> **Exercise prompt**: Each line containing the word "this" needs to be copied.

**********

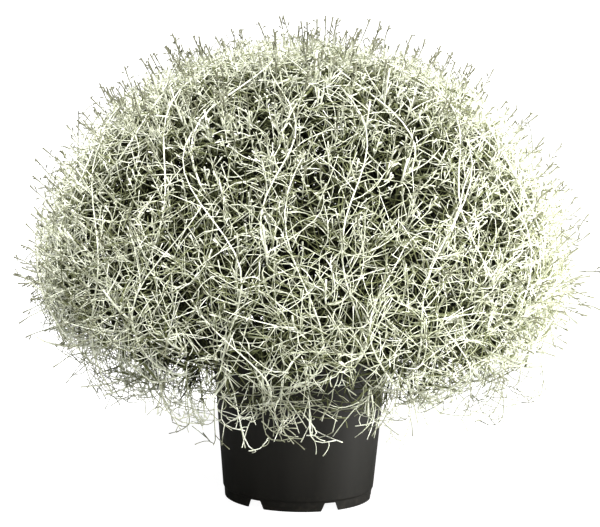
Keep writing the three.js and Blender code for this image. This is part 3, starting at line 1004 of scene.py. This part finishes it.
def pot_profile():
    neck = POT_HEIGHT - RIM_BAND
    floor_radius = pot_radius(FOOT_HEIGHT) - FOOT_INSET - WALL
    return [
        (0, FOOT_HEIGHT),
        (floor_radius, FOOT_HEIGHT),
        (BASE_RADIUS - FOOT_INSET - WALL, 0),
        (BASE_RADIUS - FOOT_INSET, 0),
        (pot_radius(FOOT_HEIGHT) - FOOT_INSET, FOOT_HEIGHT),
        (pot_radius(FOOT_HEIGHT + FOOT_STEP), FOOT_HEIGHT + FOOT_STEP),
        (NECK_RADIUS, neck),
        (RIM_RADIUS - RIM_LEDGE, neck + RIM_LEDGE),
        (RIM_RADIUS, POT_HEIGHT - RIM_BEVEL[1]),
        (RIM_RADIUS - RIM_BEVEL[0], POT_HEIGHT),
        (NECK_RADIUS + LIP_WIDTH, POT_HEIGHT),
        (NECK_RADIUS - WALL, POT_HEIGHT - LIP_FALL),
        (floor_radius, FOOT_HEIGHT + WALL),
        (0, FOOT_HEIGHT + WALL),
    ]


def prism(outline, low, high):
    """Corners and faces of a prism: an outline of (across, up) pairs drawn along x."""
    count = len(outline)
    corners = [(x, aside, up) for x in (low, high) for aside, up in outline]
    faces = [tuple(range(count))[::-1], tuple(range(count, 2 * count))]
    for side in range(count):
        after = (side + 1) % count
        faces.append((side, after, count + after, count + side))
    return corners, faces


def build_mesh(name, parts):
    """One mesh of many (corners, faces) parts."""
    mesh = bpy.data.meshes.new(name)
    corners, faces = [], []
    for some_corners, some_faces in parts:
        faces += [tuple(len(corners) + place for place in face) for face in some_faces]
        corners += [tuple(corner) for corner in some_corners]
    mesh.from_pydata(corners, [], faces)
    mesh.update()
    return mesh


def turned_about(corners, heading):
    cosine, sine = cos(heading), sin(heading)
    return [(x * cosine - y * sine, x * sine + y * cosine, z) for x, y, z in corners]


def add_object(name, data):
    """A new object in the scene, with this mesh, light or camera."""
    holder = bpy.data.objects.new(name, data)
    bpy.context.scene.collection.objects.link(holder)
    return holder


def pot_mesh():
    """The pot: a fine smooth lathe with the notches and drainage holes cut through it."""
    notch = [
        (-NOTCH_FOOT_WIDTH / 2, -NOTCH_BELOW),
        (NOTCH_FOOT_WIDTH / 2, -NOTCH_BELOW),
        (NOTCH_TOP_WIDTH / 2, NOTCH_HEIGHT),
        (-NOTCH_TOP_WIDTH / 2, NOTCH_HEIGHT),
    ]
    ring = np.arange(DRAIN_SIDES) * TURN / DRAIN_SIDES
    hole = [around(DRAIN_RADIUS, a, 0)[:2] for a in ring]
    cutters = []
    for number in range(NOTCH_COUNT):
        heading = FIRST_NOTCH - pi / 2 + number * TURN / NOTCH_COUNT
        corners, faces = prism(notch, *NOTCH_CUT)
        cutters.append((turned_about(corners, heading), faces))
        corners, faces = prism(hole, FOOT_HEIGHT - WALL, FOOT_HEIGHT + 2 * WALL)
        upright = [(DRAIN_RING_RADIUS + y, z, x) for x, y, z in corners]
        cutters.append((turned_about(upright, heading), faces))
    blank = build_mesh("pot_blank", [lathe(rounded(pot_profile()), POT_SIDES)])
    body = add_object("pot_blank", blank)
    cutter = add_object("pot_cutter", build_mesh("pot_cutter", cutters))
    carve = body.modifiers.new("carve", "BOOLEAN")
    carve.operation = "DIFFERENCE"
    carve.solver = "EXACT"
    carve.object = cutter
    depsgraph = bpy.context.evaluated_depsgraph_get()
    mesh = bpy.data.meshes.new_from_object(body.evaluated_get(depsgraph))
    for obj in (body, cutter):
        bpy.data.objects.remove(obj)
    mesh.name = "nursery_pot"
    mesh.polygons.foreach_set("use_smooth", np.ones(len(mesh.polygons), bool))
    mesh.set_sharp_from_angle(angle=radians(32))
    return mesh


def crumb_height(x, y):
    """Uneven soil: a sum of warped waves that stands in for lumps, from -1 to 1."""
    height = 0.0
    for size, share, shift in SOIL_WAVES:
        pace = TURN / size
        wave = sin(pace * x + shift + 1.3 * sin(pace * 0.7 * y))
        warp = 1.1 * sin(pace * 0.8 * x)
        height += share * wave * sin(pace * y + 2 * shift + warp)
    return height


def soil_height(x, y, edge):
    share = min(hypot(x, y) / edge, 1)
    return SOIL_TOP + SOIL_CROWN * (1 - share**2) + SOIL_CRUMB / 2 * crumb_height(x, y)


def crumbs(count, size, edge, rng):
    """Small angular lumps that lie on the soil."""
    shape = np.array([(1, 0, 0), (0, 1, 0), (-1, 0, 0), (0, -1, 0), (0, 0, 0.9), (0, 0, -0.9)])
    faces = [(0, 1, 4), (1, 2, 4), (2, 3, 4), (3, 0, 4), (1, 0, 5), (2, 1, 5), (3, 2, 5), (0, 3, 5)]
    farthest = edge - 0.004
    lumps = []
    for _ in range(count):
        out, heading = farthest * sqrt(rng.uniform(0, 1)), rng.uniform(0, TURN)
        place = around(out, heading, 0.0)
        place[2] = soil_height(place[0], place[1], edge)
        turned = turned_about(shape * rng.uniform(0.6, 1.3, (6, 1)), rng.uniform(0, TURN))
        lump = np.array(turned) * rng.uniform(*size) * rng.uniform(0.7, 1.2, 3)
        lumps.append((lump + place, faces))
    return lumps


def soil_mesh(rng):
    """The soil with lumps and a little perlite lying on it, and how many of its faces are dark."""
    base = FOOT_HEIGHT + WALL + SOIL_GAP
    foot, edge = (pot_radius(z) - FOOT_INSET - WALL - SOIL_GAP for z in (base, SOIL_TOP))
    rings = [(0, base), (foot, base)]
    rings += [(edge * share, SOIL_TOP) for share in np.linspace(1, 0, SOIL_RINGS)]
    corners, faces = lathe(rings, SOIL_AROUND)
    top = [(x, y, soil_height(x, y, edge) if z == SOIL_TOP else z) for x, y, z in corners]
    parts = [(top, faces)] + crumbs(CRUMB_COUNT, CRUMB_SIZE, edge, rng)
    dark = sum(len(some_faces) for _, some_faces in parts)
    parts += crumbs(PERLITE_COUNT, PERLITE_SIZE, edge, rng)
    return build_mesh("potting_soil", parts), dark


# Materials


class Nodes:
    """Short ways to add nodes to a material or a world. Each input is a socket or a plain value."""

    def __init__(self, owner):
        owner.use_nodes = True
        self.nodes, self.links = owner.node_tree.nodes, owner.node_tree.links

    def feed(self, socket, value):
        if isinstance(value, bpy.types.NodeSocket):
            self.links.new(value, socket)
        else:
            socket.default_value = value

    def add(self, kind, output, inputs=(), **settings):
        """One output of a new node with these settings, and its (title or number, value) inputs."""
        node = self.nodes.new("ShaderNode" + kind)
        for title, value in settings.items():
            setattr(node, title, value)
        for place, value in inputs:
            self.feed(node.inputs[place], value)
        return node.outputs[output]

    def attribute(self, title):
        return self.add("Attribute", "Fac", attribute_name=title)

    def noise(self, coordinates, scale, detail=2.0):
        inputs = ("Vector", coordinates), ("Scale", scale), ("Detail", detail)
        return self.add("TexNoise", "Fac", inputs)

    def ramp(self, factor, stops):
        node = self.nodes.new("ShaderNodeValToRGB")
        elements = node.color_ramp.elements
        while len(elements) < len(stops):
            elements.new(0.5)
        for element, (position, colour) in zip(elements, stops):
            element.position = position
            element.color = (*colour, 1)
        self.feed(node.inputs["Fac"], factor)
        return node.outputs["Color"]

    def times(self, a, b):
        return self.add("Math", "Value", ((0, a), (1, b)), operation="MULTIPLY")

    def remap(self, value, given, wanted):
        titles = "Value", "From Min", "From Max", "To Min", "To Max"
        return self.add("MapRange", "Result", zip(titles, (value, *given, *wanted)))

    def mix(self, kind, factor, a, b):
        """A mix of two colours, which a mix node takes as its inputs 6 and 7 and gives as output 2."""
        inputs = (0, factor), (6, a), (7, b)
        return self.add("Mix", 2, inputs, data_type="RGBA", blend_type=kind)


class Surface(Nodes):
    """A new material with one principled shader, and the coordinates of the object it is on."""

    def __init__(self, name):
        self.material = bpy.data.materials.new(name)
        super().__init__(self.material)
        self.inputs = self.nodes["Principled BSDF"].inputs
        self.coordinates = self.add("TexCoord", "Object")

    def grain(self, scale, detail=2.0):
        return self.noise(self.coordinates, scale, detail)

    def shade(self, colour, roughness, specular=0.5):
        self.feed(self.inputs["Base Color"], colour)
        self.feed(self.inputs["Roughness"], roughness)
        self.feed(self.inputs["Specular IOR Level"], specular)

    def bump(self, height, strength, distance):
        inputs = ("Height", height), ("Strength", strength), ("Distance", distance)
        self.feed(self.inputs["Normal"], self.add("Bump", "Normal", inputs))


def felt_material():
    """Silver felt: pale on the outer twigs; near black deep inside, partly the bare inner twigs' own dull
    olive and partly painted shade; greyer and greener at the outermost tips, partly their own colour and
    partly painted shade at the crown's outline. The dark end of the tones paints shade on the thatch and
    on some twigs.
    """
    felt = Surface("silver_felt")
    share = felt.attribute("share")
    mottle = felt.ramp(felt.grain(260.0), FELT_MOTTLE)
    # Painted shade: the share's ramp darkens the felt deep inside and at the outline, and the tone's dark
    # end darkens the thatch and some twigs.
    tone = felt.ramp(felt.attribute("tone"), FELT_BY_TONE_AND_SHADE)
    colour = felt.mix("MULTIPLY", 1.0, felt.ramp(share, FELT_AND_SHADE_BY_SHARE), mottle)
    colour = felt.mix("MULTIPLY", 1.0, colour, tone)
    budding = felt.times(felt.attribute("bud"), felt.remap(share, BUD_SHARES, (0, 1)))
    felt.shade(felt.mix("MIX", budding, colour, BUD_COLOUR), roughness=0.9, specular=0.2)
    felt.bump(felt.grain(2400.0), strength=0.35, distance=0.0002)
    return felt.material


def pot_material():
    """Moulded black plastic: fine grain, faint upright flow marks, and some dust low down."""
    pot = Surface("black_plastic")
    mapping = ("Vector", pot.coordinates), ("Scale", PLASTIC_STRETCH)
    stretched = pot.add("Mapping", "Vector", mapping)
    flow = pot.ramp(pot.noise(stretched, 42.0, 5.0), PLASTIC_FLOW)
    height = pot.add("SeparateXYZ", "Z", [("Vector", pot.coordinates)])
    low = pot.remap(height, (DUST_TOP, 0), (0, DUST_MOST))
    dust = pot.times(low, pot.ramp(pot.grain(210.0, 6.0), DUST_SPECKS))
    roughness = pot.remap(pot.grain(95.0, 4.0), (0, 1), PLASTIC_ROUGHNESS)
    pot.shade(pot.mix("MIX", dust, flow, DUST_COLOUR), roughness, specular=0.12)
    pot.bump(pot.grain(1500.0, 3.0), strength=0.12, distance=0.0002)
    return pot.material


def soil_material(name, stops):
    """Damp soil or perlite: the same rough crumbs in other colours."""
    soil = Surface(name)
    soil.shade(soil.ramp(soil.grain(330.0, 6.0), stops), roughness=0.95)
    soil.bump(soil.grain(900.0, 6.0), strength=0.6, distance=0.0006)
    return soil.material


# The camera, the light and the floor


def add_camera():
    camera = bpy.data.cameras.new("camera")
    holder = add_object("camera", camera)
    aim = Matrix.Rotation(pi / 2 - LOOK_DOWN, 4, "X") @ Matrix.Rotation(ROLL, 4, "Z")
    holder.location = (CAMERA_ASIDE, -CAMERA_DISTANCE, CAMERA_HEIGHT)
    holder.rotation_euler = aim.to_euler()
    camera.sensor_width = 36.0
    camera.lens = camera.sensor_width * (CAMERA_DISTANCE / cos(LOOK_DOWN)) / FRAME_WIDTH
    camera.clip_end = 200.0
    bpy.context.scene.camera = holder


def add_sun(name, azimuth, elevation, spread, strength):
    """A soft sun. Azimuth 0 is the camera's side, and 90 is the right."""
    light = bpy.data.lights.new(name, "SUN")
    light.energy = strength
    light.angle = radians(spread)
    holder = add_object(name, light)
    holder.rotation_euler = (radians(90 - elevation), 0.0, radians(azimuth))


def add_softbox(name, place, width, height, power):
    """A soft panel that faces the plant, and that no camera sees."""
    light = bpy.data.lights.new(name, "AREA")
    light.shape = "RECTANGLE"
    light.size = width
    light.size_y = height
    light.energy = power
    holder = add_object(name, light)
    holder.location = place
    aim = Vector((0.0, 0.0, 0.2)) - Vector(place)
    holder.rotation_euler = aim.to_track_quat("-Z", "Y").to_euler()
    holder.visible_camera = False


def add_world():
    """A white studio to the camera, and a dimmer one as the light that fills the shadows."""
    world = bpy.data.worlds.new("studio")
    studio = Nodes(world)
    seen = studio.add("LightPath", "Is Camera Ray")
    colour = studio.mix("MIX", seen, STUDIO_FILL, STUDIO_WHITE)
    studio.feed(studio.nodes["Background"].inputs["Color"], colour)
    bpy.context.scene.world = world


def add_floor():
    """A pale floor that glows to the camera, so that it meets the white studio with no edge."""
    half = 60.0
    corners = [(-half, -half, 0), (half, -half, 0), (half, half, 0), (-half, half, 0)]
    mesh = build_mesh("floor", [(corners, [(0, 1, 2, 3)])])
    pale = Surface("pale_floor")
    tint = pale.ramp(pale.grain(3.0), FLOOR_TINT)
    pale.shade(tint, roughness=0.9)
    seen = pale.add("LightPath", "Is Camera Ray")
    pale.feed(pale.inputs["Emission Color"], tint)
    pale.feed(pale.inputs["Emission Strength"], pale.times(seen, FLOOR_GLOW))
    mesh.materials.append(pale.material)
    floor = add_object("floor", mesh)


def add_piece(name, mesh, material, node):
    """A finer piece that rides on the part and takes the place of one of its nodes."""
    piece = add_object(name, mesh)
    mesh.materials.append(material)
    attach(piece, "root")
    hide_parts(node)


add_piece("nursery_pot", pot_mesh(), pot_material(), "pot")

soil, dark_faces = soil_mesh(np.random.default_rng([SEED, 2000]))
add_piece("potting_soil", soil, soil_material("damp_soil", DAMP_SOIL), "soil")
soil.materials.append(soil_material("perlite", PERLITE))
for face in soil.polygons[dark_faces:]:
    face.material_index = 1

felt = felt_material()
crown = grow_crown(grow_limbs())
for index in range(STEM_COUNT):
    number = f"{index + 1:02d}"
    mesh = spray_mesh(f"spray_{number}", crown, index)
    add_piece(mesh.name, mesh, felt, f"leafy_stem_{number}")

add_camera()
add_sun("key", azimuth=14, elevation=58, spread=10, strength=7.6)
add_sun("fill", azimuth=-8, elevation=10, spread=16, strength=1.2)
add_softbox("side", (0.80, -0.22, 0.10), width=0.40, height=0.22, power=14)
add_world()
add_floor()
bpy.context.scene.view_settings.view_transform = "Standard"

**********

> **Task result**:
Keep writing the three.js and Blender code for this image. This is part 3, starting at line 1004 of scene.py. This part finishes it.
    """A new object in the scene, with this mesh, light or camera."""